Estima-se que em Moçambique exista 1,8 milhão de pessoas com mais de 60 anos de idade e é o terceiro maior efectivo de idosos no sul de África. Segundo dados do Instituto de Estudos Sociais e Económicos (IESE), “17% dos agregados familiares possuem pelo menos um idoso, 60% estão na pobreza absoluta” e vivem com apenas “18 meticais/dia, para além de que “82% vivem com menos de 38 meticais/dia”.
O IESE prevê que a precariedade das pessoas da terceira idade se possa agravar nas próximas décadas devido a uma mudança na estrutura etária da população.
Dois dependentes (idosos) a cuidarem um do outro
Ao @Verdade, com as suas mãos trémulas, dedos calejados e unhas demasiado grandes, Armando, ajeitou o seu pau para ganhar equilíbrio e, após agradecer o facto de o INAS disponibilizar mensalmente 390 meticais para o seu agregado familiar composto por dois indivíduos, queixou-se: “O valor não chega para não nada, mas se a minha família cuidasse de mim a minha vida teria outro sentido e qualidade”.

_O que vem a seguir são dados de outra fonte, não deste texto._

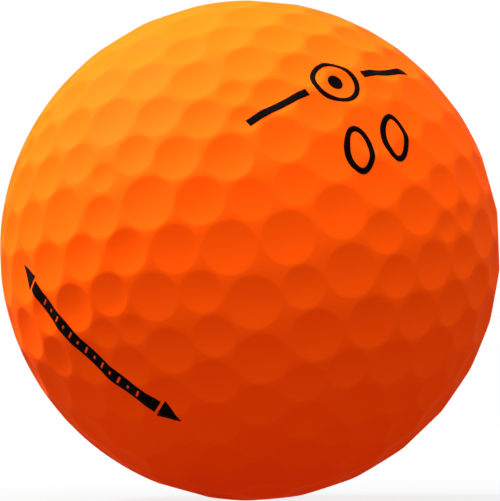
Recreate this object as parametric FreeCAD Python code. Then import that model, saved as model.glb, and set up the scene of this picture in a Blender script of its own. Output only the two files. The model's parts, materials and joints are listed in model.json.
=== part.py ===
"""Two-piece golf ball: a solid rubber core, a moulded cover with 350 dimples, and its printed marks.

Millimetres.  Origin at the ball's centre, +Z up as the ball lies, -Y the side it shows.
The dimples repeat with the 48 symmetries of an octahedron, so a dozen kinds place all of them.
Each mark is a thin film of ink that follows the dimpled surface under it.
"""
import FreeCAD, Part
import itertools
import math
import os

from FreeCAD import Placement, Rotation, Vector

# --- ball -----------------------------------------------------------------------------------
BALL_DIA = 42.7            # over the lands between the dimples
COVER_WALL = 1.65          # from the lands to the cavity
BOND_GAP = 0.02            # running room between core and cavity, so that the two never overlap

# --- dimples --------------------------------------------------------------------------------
RIM_ANGLE = 15.5           # between the ball's surface and the dimple's, at the rim, degrees
RIM_OVERRUN = 0.02         # how far a cutter's curve runs on past the rim
LAYOUT_ANGLES = (9.6, -17.8, 8.8)   # yaw, pitch and roll of the octahedron in the ball, degrees

# Where each kind lies: degrees from the octahedron's corner, and degrees round that corner.
DIMPLE_ANGLES = {
    "corner": (0.0, 45.0),
    "corner_ring": (11.7, 90.0),
    "corner_diagonal": (19.0, 45.0),
    "inner_flank": (23.1, 76.5),
    "middle_flank": (30.5, 57.0),
    "outer_flank": (34.1, 78.4),
    "edge_small": (41.1, 90.0),
    "edge_flank": (41.8, 63.1),
    "face_large": (40.8, 45.0),
    "face_centre": (math.degrees(math.acos(1 / math.sqrt(3))), 45.0),
    "face_ring": (63.9, 45.0),
    "edge_centre": (81.4, 45.0),
}
PLAIN_SPOT_ANGLES = (28.0, 90.0)    # the widest bare land, where the poles of every sphere are put

# How wide each kind is at its rim.
DIMPLE_DIA = {
    "corner": 3.70,
    "corner_ring": 4.60,
    "corner_diagonal": 4.60,
    "inner_flank": 3.65,
    "middle_flank": 4.15,
    "outer_flank": 4.20,
    "edge_small": 2.60,
    "edge_flank": 3.95,
    "face_large": 4.65,
    "face_centre": 2.55,
    "face_ring": 3.65,
    "edge_centre": 3.70,
}

# --- ink ------------------------------------------------------------------------------------
INK = 0.03                 # thickness of a printed film
PRIMER = 0.02              # coat that the ink is printed on, which keeps it clear of the cover
INK_BITE = 0.5             # how deep a mark's blank starts under the lands, inside the cover

# Where each mark is printed from: azimuth to the right of -Y, elevation, and roll, in degrees.
NUMBER_ANGLES = (33.6, 24.9, 16.3)
LINE_ANGLES = (26.6, 41.4, 19.4)
ARROW_ANGLES = (-35.7, -14.7, -43.7)

DIGIT_LENGTH = 4.45        # of the oval figure 0, along its lean
DIGIT_WIDTH = 2.8
DIGIT_STROKE = 0.52
DIGIT_LEAN = 22.7          # degrees to the right of upright
DIGIT_PITCH = 4.1          # from one figure to the next

LINE_WIDTH = 0.7           # of the sight line
DASH_LENGTH = 5.8
LINE_RING_DIA = 4.4        # of the ring in the line's middle
LINE_RING_STROKE = 0.45
LINE_DOT_DIA = 1.4         # of the dot in the ring
LINE_BREAK = 0.9           # bare gap on each side of the ring

ARROW_DROP = 4.45          # from the middle of the printing pad down to the arrow
BAR_LENGTH = 15.2
BAR_WIDTH = 1.25
HEAD_LENGTH = 1.9
HEAD_WIDTH = 1.9
HEAD_BREAK = 0.25          # bare gap between the bar and each head
TICK_COUNT = 13
TICK_PITCH = 0.95
TICK_WIDTH = 0.22
TICK_HEIGHT = 0.75         # of the first tick and every second one after it
SHORT_TICK_HEIGHT = 0.4    # of the ticks between them

BALL_R = BALL_DIA / 2
CAVITY_R = BALL_R - COVER_WALL
UP = Vector(0, 0, 1)


def direction(from_corner, around):
    """Unit vector at a polar angle from +Z and an azimuth from +X, in degrees."""
    polar, azimuth = math.radians(from_corner), math.radians(around)
    return Vector(math.sin(polar) * math.cos(azimuth), math.sin(polar) * math.sin(azimuth), math.cos(polar))


def octahedral_copies(point):
    """All different images of a point under the octahedron's 48 symmetries."""
    found = {}
    for order in itertools.permutations(point):
        for signs in itertools.product((1, -1), repeat=3):
            image = Vector(*(value * sign for value, sign in zip(order, signs)))
            key = tuple(round(value, 6) + 0.0 for value in image)
            found.setdefault(key, image)
    return list(found.values())


def all_dimples():
    """Every dimple as its outward axis and its rim diameter, turned as the layout lies in the ball."""
    turn = Rotation(*LAYOUT_ANGLES)
    dimples = []
    for kind, (from_corner, around) in DIMPLE_ANGLES.items():
        for image in octahedral_copies(direction(from_corner, around)):
            dimples.append((turn.multVec(image), DIMPLE_DIA[kind]))
    return dimples


def saucer(rim_dia, film):
    """What one dimple takes away, about +Z: a spherical bowl that opens into a straight bore.

    With a film thicker than zero it is the dimple in the surface that much above the bare one.
    """
    rim_r = rim_dia / 2
    slope = math.radians(RIM_ANGLE) - math.asin(rim_r / BALL_R)
    bowl_r = rim_r / math.sin(slope)
    bowl_z = math.sqrt(BALL_R ** 2 - rim_r ** 2) + bowl_r * math.cos(slope)
    bowl_r -= film
    outer_r = BALL_R + film
    edge_z = (outer_r ** 2 - bowl_r ** 2 + bowl_z ** 2) / (2 * bowl_z)
    edge = math.acos((bowl_z - edge_z) / bowl_r) + RIM_OVERRUN / bowl_r

    def on_bowl(angle):
        return Vector(bowl_r * math.sin(angle), 0, bowl_z - bowl_r * math.cos(angle))

    bottom, brink = on_bowl(0), on_bowl(edge)
    top_z = outer_r + rim_r
    corner, top = Vector(brink.x, 0, top_z), Vector(0, 0, top_z)
    bowl = Part.Arc(bottom, on_bowl(edge / 2), brink).toShape()
    straight = [Part.makeLine(a, b) for a, b in ((brink, corner), (corner, top), (top, bottom))]
    profile = Part.Face(Part.Wire([bowl] + straight))
    return profile.revolve(Vector(), UP, 360)


def dimpled(body, dimples, film=0.0):
    """Cut dimples out of a body, one diameter after another so that neighbours may run into each other."""
    for rim_dia in sorted({dia for _, dia in dimples}):
        cutter = saucer(rim_dia, film)
        placed = []
        for axis, dia in dimples:
            if dia == rim_dia:
                placed.append(cutter.copy())
                placed[-1].Placement = Placement(Vector(), Rotation(UP, axis))
        body = body.cut(placed)
    return body


def pole():
    """The axis of every sphere, which comes out on bare land."""
    return Rotation(*LAYOUT_ANGLES).multVec(direction(*PLAIN_SPOT_ANGLES))


def plain_ball(radius):
    """A solid ball with one face."""
    return Part.makeSphere(radius, Vector(), pole())


def panelled_ball(radius):
    """The same ball with its face divided into the layout's octants, each with its own poles outside it."""
    octants = []
    for signs in itertools.product((1, -1), repeat=3):
        ball = Part.makeSphere(radius)
        ball.Placement = Placement(Vector(), Rotation(Vector(-1, 0, 0), Vector(*signs)))
        corner = Vector(*(min(sign, 0) * BALL_DIA for sign in signs))
        octants.append(ball.common(Part.makeBox(BALL_DIA, BALL_DIA, BALL_DIA, corner)))
    whole = octants[0].fuse(octants[1:])
    whole.Placement = Placement(Vector(), Rotation(*LAYOUT_ANGLES))
    return whole


def cover(dimples):
    """The moulded shell, dimpled outside and smooth inside."""
    return dimpled(panelled_ball(BALL_R), dimples).cut(plain_ball(CAVITY_R))


def core():
    """The solid rubber ball that the cover is moulded round."""
    return plain_ball(CAVITY_R - BOND_GAP)


def rectangle(length, width, x=0.0, y=0.0):
    """A flat rectangle about (x, y)."""
    return Part.makePlane(length, width, Vector(x - length / 2, y - width / 2, 0))


def oval(length, width):
    """A flat ellipse that leans as the figures do."""
    curve = Part.Ellipse(Vector(), length / 2, width / 2)
    face = Part.Face(Part.Wire(curve.toShape()))
    face.rotate(Vector(), UP, 90 - DIGIT_LEAN)
    return face


def figure_zero(x):
    """The figure 0 as an oval ring."""
    counter = oval(DIGIT_LENGTH - 2 * DIGIT_STROKE, DIGIT_WIDTH - 2 * DIGIT_STROKE)
    ring = oval(DIGIT_LENGTH, DIGIT_WIDTH).cut(counter)
    ring.translate(Vector(x, 0, 0))
    return ring


def sight_dash(side):
    """One half of the sight line, on the left (-1) or the right (+1) of its ring."""
    middle = LINE_RING_DIA / 2 + LINE_BREAK + DASH_LENGTH / 2
    return rectangle(DASH_LENGTH, LINE_WIDTH, side * middle)


def disc(dia):
    """A flat disc."""
    return Part.Face(Part.Wire(Part.makeCircle(dia / 2)))


def sight_ring():
    """The ring in the middle of the sight line."""
    return disc(LINE_RING_DIA).cut(disc(LINE_RING_DIA - 2 * LINE_RING_STROKE))


def arrow_bar():
    """The arrow's shaft, with a row of bare ticks across it, tall and short by turns."""
    ticks = []
    for i in range(TICK_COUNT):
        x = (i - (TICK_COUNT - 1) / 2) * TICK_PITCH
        height = SHORT_TICK_HEIGHT if i % 2 else TICK_HEIGHT
        ticks.append(rectangle(TICK_WIDTH, height, x, -ARROW_DROP))
    return rectangle(BAR_LENGTH, BAR_WIDTH, 0, -ARROW_DROP).cut(ticks)


def arrow_head(side):
    """The arrow's head at the left (-1) or the right (+1) end."""
    base = side * (BAR_LENGTH / 2 + HEAD_BREAK)
    low = Vector(base, -ARROW_DROP - HEAD_WIDTH / 2, 0)
    tip = Vector(base + side * HEAD_LENGTH, -ARROW_DROP, 0)
    high = Vector(base, -ARROW_DROP + HEAD_WIDTH / 2, 0)
    return Part.Face(Part.makePolygon([low, tip, high, low]))


def printed(mark, facing, dimples):
    """A flat mark printed straight on to the ball from where it faces: a film that follows the dimples."""
    azimuth, elevation, roll = facing
    turn = Rotation(UP, azimuth) * Rotation(Vector(1, 0, 0), 90 - elevation) * Rotation(UP, roll)
    ray = mark.extrude(UP * (BALL_R + INK_BITE))
    ray.Placement = Placement(Vector(), turn) * ray.Placement
    blank = ray.common(plain_ball(BALL_R + PRIMER + INK).cut(plain_ball(BALL_R - INK_BITE))).Solids[0]
    middle = blank.CenterOfMass
    reach = max((vertex.Point - middle).Length for vertex in blank.Vertexes)
    near = [(axis, dia) for axis, dia in dimples if (axis * BALL_R - middle).Length < reach + dia]
    primed = dimpled(plain_ball(BALL_R + PRIMER), near, PRIMER)
    return dimpled(blank, near, PRIMER + INK).cut(primed)


def marks(dimples):
    """Every printed mark, by node name."""
    flat = {
        "number_zero_left": (figure_zero(-DIGIT_PITCH / 2), NUMBER_ANGLES),
        "number_zero_right": (figure_zero(DIGIT_PITCH / 2), NUMBER_ANGLES),
        "sight_line_left": (sight_dash(-1), LINE_ANGLES),
        "sight_line_ring": (sight_ring(), LINE_ANGLES),
        "sight_line_dot": (disc(LINE_DOT_DIA), LINE_ANGLES),
        "sight_line_right": (sight_dash(1), LINE_ANGLES),
        "arrow_bar": (arrow_bar(), ARROW_ANGLES),
        "arrow_head_upper": (arrow_head(-1), ARROW_ANGLES),
        "arrow_head_lower": (arrow_head(1), ARROW_ANGLES),
    }
    return {node: printed(mark, facing, dimples) for node, (mark, facing) in flat.items()}


def main():
    os.makedirs("parts", exist_ok=True)
    dimples = all_dimples()
    nodes = {"core": core(), "cover": cover(dimples)}
    nodes.update(marks(dimples))
    for node, shape in nodes.items():
        health = "valid" if shape.isValid() else "NOT VALID"
        print(node, len(shape.Solids), "solid", health, round(shape.Volume, 3), "mm3")
        solid = shape.Solids[0] if len(shape.Solids) == 1 else shape
        solid.exportStep("parts/" + node + ".step")


main()
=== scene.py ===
"""Looks of a matte orange golf ball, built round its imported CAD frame.  Metres, +Z up, seen from -Y.

The moulded cover is rebuilt as one closed shell whose dimples have soft rims, and each printed mark as a
film of ink that follows it.  The rubber core keeps its CAD mesh.
"""

import itertools
import json
import math

import bmesh
import bpy
import numpy as np
from mathutils import Euler, Matrix, Vector
from mathutils.geometry import delaunay_2d_cdt


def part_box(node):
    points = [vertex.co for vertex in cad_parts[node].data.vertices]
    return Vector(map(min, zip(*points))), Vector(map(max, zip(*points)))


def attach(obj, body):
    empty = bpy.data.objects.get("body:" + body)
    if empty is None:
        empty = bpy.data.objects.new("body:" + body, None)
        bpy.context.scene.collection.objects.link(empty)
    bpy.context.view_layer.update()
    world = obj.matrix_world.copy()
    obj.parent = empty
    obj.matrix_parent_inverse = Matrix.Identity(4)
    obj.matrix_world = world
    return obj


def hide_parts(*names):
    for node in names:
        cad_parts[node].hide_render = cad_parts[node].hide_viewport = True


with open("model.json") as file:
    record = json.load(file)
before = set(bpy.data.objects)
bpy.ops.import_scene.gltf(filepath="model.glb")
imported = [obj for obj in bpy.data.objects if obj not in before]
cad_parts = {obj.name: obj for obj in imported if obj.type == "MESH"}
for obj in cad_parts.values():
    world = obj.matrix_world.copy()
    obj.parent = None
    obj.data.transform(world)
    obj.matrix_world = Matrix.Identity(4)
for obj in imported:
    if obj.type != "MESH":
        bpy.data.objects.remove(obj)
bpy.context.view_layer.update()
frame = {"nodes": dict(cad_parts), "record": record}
nodes = frame["nodes"]

MM = 0.001
seat = next(m for m in frame["record"]["mounts"] if m["name"] == "tee_seat")
BALL_R = -seat["pos_m"][2]     # the origin is the ball's middle, and the seat its lowest point
CORE_R = (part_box("core")[1].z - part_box("core")[0].z) / 2
BOND_GAP = 0.02 * MM           # the CAD keeps the core this far from the cover
CAVITY_R = CORE_R + BOND_GAP

# --- dimples, laid out as in the CAD ----------------------------------------------------------------
RIM_ANGLE = math.radians(15.5)    # between a bowl and the ball where they meet
RIM_SOFTNESS = 0.05 * MM          # a rounded rim lies a quarter of this under the sharp one
# degrees about z, y and x; the turn about x comes first
LAYOUT_TURN = (9.6, -17.8, 8.8)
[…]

A voz de Armando treme quando fala, o que atesta que para além das dificuldades acima elencadas, ele já não está em condições de cuidar de si próprio: “Vivo com a minha filha, mas ela é deficiente e não consegue fazer grandes coisas, para além de também ter uma idade avançada”, ou seja, são dois dependentes a cuidarem um do outro e que sobrevivem das módicas quantias que o Estado desembolsa. “Com este valor só compramos alguns quilos de arroz e farinha de milho. Dependemos de esmola ou de pessoas de boa vontade para sobreviver (…)”.
“Não sou eu sozinha que não tenho quem me proteja”
Adelina Isaías também disse que desconhece a sua idade; porém, o seu bilhete de identidade atesta que ela nasceu a 01 de Janeiro de 1948, o que significa que tem 67 anos de vida. A anciã vive com o marido e ambos beneficiam do subsídio social básico do INAS e naquele dia receberam 1.360 meticais, mas em Setembro o valor será inferior – se for desembolsado dentro dos prazos estabelecidos porque não incluirá os retroactivos. Eles falam com reserva sobre os filhos. A única coisa que conseguimos arrancar da senhora foi: “Não sei porque é que eles não cuidam de mim. Talvez a minha vida seria diferente. Mas não sou eu sozinha que não tenho quem me proteja (…). Não tenho machamba, faço apenas pequenas hortas em casa mas não rendem nada que nos sustente (…)”.
Alice Muiambo, outra residente em Xibututuine, tem 71 anos de idade. Ela ainda cuida de um filho com mais de 50 anos de idade em virtude de ser cego. “O outro filho vive em Maputo e não sei onde trabalha. Ele não me manda comida nem nada”, excepto algumas vezes “quando me vem visitar. Não lhe peço nada porque nunca tive esse hábito (…). Em casa cultivo um pouco de amendoim, milho e feijão mas não vendo porque nem chega para a alimentação na altura da colheita”.
Na localidade de Maciana, outro ponto que concentra mensalmente centenas de beneficiários do subsídio social básicos, encontrámos Helena Zibia, moradora do bairro Kagulane. Também não sabe ler nem escrever e muito menos a sua idade. Ela, para além de ser cega, cuida de uma menina de 10 anos de idade, que frequenta a 5aclasse na Escola Primária da Maragra. A miúda é que acompanha a avó quando esta sai à procura de meios de subsistência porque as suas filhas não tomam conta dela. “Tenho filhos, alguns desempregados, mas os que trabalham não querem saber de mim. Das mulheres, algumas estão no lar não têm como ajudar-me por falta de meios”.
Não há dados sobre o efectivo de idosos no país
O Governo, segundo Lúcia Bernardete, directora do INAS, em entrevista à nossa Reportagem, ainda não possui “estatísticas sistematizadas sobre o universo das pessoas que carecem de assistência social em Moçambique e esta é uma grande lacuna que temos no sector. No global a instituição assiste mais de 470 mil agregados familiares. (…) Não há tempo para aferir se a assistência que um certo beneficiário recebe chega para melhorar a sua qualidade de vida”.
Lúcia reconheceu ainda, pese embora parte dos idosos que estão na rua beneficiem do subsídio social básico e alguns continuam a ser pedintes, há aqueles que não são abrangidos pelo programa; porém, os seus parentes têm posses e podem muito bem cuidar deles mas não o fazem. “Culturalmente, temos de trabalhar as mentes para a valorização das pessoas da terceira idade”.